「ひと夏越してまともな調教ができるようになった。体質は随分強くなっている」と田代助手もうなずいた。
それだけに期待の大きかったローズSだが、遼馬ブロードストリートの快走の前に、9着と予想外の惨敗だった。しかし出遅れた上に、直線で前が詰まるロスが大きく影響するなど、敗因ははっきりしており、陣営にショックの色はない。
「疲れが残るほど走っていないからダメージもまったくなかった。その後もカイバ食いは安定している」と同助手は巻き返せる態勢であることを強調した。
何より鞍上の岩田騎手は、昨年、11番人気のブラックエンブレムを勝利へ導いている。
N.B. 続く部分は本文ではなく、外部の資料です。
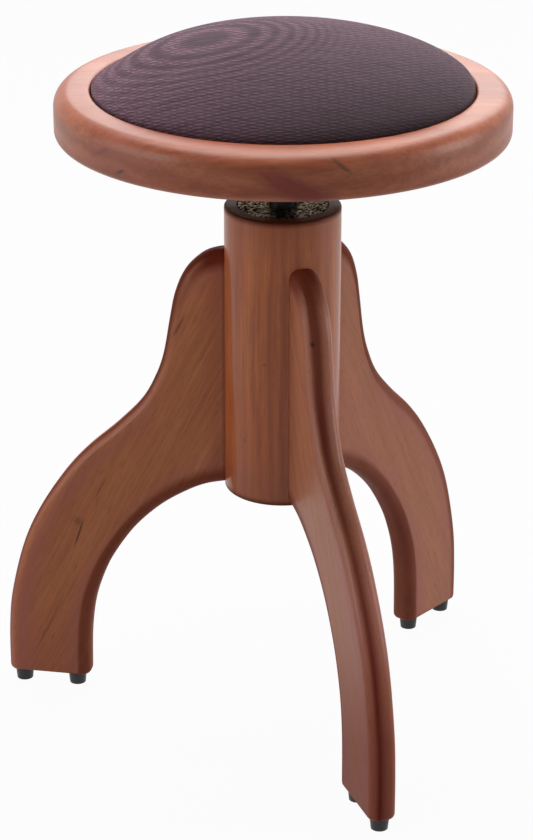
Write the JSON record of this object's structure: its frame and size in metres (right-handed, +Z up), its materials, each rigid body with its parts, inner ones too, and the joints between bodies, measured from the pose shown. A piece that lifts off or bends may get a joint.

前走はふがいなかったが、春はGIIフローラS2着、エルフィンSでもレッドディザイアにハナ差の2着と本来相性はいい。
藤原英調教師も鞍上の手腕に期待している。「岩田君はこの馬を伸び伸びと走らせてくれる。レースも彼のセンスに任せるよ。成長度ではジェルミナル、ブロードに劣るけど、素質ならヒケを取らないんだから」
高く評価され続けた潜在能力。爆発へ、もう待ったなしだ。
【最終追いVTR】CWコースを半周してから坂路へ。岩田騎手が手綱を取り、800メートル51秒8→37秒7→12秒0を一杯に追われてマークした。シャドーロールの効果か、終始、落ち着きたっぷり。脚さばきに柔らかみもあり、久々を1度使った効果を十分に感じさせる好ケイコだった。